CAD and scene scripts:
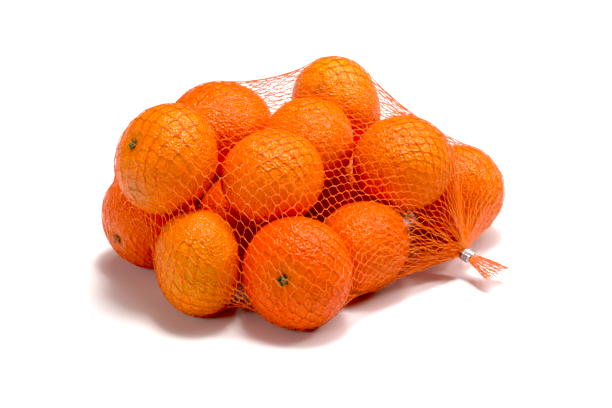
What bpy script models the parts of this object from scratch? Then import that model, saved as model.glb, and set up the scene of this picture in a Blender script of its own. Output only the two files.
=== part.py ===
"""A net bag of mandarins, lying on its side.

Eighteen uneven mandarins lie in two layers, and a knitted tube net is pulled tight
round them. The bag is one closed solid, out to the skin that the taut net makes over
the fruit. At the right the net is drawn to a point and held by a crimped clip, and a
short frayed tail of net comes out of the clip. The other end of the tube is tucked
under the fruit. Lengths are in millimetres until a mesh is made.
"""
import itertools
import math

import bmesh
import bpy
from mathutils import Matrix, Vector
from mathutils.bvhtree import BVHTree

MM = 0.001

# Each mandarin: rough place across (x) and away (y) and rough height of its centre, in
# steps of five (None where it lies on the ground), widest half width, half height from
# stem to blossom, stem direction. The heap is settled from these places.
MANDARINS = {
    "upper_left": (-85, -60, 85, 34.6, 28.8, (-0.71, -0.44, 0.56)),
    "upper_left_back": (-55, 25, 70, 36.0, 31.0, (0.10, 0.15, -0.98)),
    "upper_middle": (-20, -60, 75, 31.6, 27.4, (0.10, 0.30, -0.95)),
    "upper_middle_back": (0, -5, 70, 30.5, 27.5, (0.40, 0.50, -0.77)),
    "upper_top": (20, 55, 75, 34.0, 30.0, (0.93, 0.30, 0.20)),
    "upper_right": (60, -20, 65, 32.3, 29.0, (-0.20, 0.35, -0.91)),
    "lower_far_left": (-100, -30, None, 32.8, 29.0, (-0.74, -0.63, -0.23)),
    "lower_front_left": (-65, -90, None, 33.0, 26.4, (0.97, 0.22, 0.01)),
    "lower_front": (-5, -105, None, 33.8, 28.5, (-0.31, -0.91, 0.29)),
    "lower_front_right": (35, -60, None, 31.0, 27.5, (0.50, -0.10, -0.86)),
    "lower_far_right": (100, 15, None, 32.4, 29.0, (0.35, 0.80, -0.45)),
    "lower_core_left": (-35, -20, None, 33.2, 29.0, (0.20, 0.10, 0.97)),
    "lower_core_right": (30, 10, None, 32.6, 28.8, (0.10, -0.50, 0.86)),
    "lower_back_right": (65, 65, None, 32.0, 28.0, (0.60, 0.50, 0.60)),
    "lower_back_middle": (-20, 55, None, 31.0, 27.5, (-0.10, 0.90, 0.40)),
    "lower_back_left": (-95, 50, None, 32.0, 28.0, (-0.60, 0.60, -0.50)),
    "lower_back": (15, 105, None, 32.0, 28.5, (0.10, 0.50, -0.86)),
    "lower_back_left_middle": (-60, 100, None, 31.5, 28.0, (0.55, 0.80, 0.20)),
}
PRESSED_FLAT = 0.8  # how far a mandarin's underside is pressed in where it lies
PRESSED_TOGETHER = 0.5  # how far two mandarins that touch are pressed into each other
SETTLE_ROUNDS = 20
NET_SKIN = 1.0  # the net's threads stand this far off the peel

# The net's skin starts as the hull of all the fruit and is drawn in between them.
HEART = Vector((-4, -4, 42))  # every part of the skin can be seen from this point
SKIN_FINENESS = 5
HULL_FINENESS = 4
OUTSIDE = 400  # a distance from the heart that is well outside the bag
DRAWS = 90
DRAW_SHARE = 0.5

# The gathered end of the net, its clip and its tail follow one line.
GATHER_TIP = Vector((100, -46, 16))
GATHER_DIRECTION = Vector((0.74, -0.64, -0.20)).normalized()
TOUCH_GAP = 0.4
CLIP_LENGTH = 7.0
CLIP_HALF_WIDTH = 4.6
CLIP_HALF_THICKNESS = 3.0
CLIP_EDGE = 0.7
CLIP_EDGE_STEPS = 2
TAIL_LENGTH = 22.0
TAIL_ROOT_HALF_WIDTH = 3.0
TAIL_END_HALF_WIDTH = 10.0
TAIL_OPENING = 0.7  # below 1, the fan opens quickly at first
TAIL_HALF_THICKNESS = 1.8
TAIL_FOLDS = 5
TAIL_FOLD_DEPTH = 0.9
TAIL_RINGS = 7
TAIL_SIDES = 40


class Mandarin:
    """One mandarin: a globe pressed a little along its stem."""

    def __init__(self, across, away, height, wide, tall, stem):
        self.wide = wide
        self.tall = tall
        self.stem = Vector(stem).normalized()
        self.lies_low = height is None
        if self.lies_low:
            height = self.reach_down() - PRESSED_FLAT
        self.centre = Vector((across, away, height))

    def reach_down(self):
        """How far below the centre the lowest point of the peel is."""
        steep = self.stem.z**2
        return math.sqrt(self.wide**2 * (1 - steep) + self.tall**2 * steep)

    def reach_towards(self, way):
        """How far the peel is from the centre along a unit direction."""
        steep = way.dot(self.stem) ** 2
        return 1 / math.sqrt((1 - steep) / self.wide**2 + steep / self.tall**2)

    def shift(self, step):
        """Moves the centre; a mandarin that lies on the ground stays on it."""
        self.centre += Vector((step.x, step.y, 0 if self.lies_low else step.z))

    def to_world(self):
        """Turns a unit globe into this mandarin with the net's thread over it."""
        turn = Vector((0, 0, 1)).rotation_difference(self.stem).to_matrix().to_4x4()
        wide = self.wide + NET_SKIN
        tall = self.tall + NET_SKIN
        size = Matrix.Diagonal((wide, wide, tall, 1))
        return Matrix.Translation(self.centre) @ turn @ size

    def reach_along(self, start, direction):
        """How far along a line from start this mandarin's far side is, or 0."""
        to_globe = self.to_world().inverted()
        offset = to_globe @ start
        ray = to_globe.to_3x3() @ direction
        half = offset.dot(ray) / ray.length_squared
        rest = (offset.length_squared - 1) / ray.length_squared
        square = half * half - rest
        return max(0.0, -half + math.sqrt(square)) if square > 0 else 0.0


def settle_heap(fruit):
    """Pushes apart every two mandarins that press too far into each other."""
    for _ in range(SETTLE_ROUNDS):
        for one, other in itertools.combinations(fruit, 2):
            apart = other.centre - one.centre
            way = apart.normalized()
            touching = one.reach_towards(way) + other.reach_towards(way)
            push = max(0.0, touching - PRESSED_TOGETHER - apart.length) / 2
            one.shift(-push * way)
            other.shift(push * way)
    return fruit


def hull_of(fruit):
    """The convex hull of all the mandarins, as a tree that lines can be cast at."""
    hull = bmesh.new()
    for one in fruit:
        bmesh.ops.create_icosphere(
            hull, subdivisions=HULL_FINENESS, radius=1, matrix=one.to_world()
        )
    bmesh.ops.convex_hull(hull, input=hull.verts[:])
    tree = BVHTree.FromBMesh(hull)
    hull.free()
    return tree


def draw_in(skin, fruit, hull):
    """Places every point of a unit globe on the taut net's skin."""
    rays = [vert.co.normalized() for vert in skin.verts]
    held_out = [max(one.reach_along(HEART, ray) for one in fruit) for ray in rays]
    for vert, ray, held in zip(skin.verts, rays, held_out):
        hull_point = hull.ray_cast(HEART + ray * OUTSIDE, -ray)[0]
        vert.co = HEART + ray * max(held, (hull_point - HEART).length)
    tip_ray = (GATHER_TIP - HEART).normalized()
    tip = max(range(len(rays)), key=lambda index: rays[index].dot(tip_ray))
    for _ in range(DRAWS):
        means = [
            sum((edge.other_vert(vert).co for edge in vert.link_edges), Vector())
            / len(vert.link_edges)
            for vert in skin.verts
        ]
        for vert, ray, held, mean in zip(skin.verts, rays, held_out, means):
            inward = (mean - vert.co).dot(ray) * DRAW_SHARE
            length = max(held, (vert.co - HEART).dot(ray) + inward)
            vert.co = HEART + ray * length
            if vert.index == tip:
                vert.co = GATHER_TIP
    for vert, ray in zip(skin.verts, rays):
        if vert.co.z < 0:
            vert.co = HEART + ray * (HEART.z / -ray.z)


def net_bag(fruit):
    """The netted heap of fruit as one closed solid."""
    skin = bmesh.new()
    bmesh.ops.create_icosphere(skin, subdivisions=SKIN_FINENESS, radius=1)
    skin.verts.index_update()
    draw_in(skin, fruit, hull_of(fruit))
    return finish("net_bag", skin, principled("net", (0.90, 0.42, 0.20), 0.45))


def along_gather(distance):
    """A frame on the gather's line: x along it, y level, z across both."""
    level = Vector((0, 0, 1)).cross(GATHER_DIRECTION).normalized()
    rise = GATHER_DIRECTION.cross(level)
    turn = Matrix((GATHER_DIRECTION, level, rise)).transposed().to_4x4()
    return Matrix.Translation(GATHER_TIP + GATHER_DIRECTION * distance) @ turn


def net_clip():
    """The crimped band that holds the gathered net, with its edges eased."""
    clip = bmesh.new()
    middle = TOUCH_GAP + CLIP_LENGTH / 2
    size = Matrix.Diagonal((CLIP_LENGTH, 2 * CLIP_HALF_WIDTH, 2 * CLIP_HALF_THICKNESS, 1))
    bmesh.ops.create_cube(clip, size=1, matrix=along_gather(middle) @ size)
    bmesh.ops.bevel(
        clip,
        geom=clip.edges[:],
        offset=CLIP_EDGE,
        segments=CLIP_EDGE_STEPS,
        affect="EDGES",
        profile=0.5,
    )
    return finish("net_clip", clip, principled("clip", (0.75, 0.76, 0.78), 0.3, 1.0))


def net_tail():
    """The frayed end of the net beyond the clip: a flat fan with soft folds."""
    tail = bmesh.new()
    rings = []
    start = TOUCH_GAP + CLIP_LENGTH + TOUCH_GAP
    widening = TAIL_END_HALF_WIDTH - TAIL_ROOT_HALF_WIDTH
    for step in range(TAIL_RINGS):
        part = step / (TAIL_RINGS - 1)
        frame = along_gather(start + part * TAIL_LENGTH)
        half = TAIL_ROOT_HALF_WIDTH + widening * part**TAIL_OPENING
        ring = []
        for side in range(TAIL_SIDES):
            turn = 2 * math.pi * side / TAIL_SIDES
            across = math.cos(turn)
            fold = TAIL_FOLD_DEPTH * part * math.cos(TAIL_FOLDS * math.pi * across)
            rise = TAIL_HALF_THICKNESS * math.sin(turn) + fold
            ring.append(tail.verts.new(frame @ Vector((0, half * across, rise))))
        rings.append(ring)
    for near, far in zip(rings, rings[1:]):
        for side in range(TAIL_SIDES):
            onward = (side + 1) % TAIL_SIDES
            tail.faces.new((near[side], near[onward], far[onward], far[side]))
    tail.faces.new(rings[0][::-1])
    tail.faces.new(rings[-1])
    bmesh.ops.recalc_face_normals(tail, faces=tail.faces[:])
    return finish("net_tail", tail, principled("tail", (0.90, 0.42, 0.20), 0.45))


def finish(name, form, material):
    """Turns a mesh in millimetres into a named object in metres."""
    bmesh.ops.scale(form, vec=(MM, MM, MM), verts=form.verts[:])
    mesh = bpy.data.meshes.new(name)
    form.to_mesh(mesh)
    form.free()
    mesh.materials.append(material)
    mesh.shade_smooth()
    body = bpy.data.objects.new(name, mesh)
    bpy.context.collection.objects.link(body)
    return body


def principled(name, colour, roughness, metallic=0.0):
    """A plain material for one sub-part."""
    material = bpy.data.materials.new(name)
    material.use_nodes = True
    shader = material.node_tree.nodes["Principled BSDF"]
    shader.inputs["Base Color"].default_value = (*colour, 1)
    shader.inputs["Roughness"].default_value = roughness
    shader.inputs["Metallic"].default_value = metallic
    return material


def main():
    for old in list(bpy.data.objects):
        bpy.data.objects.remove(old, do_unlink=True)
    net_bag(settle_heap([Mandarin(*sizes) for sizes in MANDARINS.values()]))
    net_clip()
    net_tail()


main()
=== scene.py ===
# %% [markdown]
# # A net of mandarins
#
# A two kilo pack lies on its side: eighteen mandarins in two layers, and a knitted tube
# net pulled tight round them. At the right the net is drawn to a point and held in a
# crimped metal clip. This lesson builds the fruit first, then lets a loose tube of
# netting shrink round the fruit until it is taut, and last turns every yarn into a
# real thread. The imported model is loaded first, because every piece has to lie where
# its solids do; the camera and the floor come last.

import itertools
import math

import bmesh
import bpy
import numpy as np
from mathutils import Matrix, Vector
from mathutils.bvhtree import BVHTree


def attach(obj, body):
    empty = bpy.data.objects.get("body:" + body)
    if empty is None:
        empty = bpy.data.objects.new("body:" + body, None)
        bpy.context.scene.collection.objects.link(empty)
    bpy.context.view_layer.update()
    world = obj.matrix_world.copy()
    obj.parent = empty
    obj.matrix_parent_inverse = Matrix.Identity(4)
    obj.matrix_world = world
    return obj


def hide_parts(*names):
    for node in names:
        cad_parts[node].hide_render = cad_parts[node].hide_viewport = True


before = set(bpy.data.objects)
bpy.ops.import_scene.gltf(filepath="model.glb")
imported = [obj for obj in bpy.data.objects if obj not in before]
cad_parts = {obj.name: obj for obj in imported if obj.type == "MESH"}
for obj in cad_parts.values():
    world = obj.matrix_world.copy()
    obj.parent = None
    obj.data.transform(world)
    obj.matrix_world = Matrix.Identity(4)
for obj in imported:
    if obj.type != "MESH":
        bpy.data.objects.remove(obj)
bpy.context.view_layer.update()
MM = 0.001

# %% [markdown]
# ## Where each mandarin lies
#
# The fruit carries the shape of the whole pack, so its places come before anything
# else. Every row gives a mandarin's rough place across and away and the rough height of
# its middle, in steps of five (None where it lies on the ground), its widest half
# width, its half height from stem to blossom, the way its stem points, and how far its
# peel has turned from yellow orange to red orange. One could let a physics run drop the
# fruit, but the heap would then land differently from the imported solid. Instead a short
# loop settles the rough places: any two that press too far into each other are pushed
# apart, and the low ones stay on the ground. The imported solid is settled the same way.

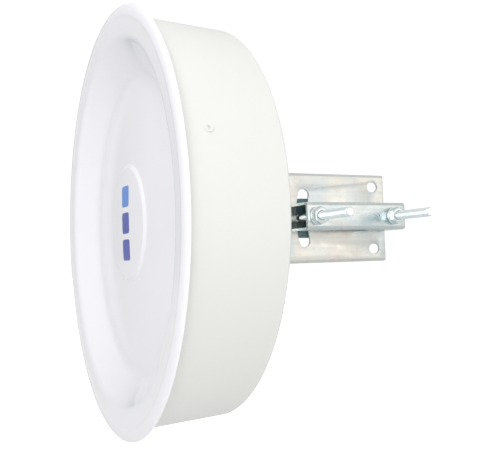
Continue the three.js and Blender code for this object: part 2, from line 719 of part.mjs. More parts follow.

REQUIREMENT: Extract, word for word, the line containing "body = bpy.data.objects.new(name, mesh)", the line containing "obj.matrix_parent_inverse = Matrix.Identity(4)", and every line between them.

THE SOLUTION:
    body = bpy.data.objects.new(name, mesh)
    bpy.context.collection.objects.link(body)
    return body


def principled(name, colour, roughness, metallic=0.0):
    """A plain material for one sub-part."""
    material = bpy.data.materials.new(name)
    material.use_nodes = True
    shader = material.node_tree.nodes["Principled BSDF"]
    shader.inputs["Base Color"].default_value = (*colour, 1)
    shader.inputs["Roughness"].default_value = roughness
    shader.inputs["Metallic"].default_value = metallic
    return material


def main():
    for old in list(bpy.data.objects):
        bpy.data.objects.remove(old, do_unlink=True)
    net_bag(settle_heap([Mandarin(*sizes) for sizes in MANDARINS.values()]))
    net_clip()
    net_tail()


main()
=== scene.py ===
# %% [markdown]
# # A net of mandarins
#
# A two kilo pack lies on its side: eighteen mandarins in two layers, and a knitted tube
# net pulled tight round them. At the right the net is drawn to a point and held in a
# crimped metal clip. This lesson builds the fruit first, then lets a loose tube of
# netting shrink round the fruit until it is taut, and last turns every yarn into a
# real thread. The imported model is loaded first, because every piece has to lie where
# its solids do; the camera and the floor come last.

import itertools
import math

import bmesh
import bpy
import numpy as np
from mathutils import Matrix, Vector
from mathutils.bvhtree import BVHTree


def attach(obj, body):
    empty = bpy.data.objects.get("body:" + body)
    if empty is None:
        empty = bpy.data.objects.new("body:" + body, None)
        bpy.context.scene.collection.objects.link(empty)
    bpy.context.view_layer.update()
    world = obj.matrix_world.copy()
    obj.parent = empty
    obj.matrix_parent_inverse = Matrix.Identity(4)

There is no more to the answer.